# Written instruction:
All lines featuring the string "each" are to be listed.

# Records for the task:
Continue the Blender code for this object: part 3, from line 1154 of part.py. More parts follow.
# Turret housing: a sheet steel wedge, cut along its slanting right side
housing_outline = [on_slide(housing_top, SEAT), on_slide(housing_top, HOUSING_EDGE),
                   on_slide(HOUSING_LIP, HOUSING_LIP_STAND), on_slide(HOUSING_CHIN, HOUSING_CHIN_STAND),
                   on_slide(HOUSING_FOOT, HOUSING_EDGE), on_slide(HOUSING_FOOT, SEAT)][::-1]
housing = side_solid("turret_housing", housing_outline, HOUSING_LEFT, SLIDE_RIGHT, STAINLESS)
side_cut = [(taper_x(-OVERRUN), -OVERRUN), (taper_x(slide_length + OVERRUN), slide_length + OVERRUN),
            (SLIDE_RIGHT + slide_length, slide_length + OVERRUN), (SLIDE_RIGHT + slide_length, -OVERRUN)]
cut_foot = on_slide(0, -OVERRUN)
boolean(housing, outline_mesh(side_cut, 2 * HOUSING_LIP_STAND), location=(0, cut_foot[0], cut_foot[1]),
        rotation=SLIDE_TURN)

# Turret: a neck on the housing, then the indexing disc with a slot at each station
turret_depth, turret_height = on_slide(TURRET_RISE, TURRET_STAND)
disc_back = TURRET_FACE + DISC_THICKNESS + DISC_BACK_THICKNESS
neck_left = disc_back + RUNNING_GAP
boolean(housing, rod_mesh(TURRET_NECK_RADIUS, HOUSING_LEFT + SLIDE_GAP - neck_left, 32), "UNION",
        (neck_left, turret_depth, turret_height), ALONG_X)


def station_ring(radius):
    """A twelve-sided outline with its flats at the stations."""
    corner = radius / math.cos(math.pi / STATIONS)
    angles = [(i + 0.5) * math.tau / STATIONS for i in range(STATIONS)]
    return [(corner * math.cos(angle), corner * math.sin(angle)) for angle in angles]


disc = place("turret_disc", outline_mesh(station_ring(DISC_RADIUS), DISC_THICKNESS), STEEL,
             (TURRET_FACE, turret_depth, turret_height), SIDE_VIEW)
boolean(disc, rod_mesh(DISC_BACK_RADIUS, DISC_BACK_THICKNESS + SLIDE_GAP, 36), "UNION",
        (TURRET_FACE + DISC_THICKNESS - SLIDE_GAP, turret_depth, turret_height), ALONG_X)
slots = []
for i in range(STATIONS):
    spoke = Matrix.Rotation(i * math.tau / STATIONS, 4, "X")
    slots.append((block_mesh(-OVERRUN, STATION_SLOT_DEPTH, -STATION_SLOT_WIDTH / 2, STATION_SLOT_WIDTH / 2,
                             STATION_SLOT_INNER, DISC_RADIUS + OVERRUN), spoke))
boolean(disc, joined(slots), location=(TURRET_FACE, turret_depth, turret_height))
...
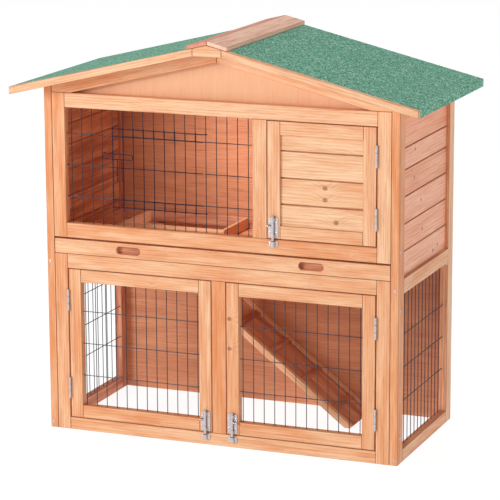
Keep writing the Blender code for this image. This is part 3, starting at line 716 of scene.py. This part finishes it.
---
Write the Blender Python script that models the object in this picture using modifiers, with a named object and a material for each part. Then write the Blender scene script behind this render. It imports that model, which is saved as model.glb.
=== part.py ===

# Correct output:
# Turret: a neck on the housing, then the indexing disc with a slot at each station
Write the Blender Python script that models the object in this picture using modifiers, with a named object and a material for each part. Then write the Blender scene script behind this render. It imports that model, which is saved as model.glb.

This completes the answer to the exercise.